Sunday, January 23, 2011
You wouldn't think there was such a diversity of plants in the desert, but on a short hike I saw so many different plants. Jojoba, the small green leaf plant is well liked by both small rodents and Mountain Sheep alike. Its seeds are oily and is being used commercially now.
The cactus is Beaver Tail and there wasn't a lot of it around. The dark gray trunk is Desert Willow, a plant that lives in the washes and low areas to get water by sending its roots deep into the ground. The Yucca is a very interesting plant. It is pollinated by a moth that only lives in the flowers and it's larvae bore into the seeds. Pencil Cactus seems to come in two colors, a red tinged one and a light green variety. Another cactus variety is the Chola, stay well away, it latches on and wont come off. Some of the plants are pretty even dormant or dead. The rusty red plant is very strange. Its dead but looks more like a vine that draped itself over a plant.
Saturday, January 22, 2011
Sunday, January 16, 2011
Decided to spend the night and went back to Unit one the next morning.
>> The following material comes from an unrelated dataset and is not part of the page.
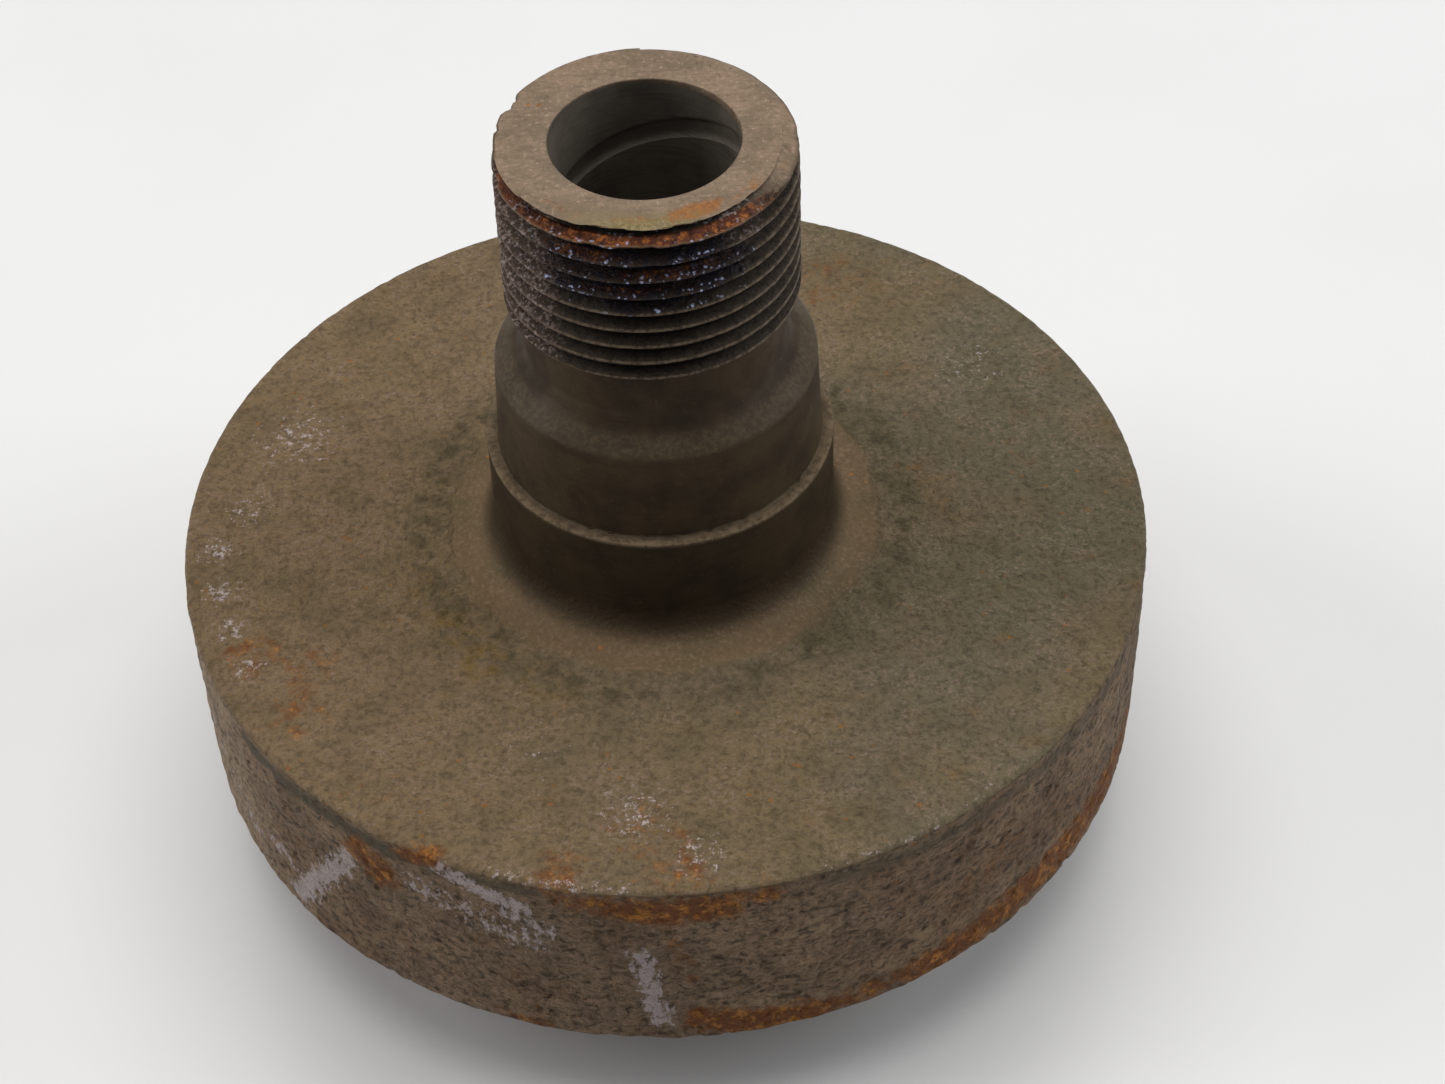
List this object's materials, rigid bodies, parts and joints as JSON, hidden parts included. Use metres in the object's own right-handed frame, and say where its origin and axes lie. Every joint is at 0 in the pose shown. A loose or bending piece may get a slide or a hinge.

From the Visitors Center, the hike out to the Salton Sea is about a half mile and then another half mile the trail follows a dike the separates the Salton Sea from a fresh water lake. Just as I caught sight of the Sea, the Gulls could be heard really raising a ruckus. OMG is sounded like the Senate fighting over health care, with each gull trying out out shout the other. The din lasted about 10 minutes and then quit just as quickly as it had started, it ended.
What a difference a day makes. This day there were tons of Snow Geese in the fresh water lake, but none in the farmers field like yesterday. Snow geese flew overhead in the hundreds and my camera worked a bit better.
Saturday, January 15, 2011
Drove down to the Sonny Bono National Wildlife Refuge at the Salton Sea on Saturday and loved it. Checked out Unit Two first, it was on the southern tip and there must have been thousands of geese, mostly Snow but White-front also. The short loop traill was more sound than sightings, the geese of course - a constant drown of honks, Red-winged and Meadowlarkss providing melody and then the occasional chirp and tweet of some little one hiding in the brush. Oh there were birds. Ducks I couldn't get close enough to to ID, a Great White Heron who posed for me along with a Great Blue who let me get really close before scaring the heck out of both of us. A Black Phoebe who hung out at the Obersvation Deck and Cattle Egrets who stood on the dike
Unit One was more amazing, the hike was flat and circled around passing the Salton Sea on one side and a fresh water lake on the other. Saw Stilts, Gull, Term, Kestral and I was amazed at the numbers Think I'll go back in the morning.
I was walking along and thinking I really needed to get a longer lens and a young man passed me an his camera must had a 10 inch lens on it. I told him I needed something like his and he laughed and said it never mattered, birds had a habit of staying just out of range.